After Yugoslavian and Iranian strife
November 05th, 2015
Nasreen Pejvack’s novel Amity (Inanna $22.95 2015) charts the life-altering friendship between two very different women who share their stories of wreckage caused by Yugoslavia’s dissolution and Iran’s revolution. The story resonates with Yugoslavian and Iranian politics and its effects on women. Payvand, an Iranian refugee and activist, still plagued with nightmares, meets a Ragusa, a Yugoslavian refugee whose pockets are loaded with stones ready to walk into the water and end a life that feels intolerable since the loss of those most dear to her.

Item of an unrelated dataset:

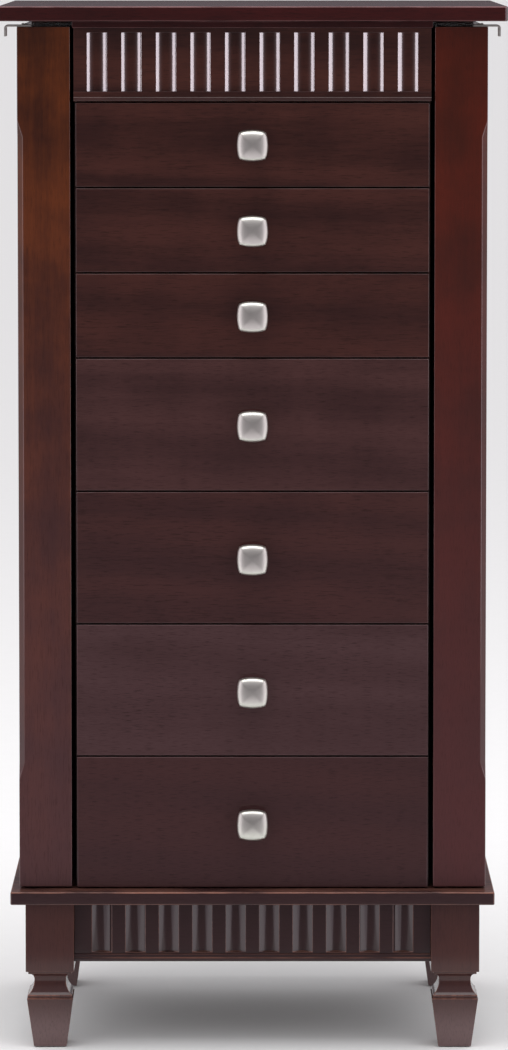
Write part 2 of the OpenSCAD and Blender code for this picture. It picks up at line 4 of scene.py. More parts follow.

Nasreen Pejvack was born in Tehran, Iran, where, pre-revolution, she worked as a writer and poet for an activist underground publication. She moved to Greece in the brutal aftermath of the 1979 revolution in Iran, and then, after nineteen months in Athens, she immigrated to Canada where she studied computer programming at Algonquin college in Ontario. After eight years in Ottawa, she continued her work in computers in Vancouver, then moved to California to work as a Systems Analyst for CNet Networks in the 1990s. With a degree in Psychology, Pejvack is now aiming for a PhD. in Sociology.
978-1-77133-237-8
AMITY is a well written story that links the reader’s heart with historical truths of war and the world we see today. It calls our conscience to search for better and longer lasting ways to solve world problems, beginning with our more caring, daily human interaction, with all people of our one world.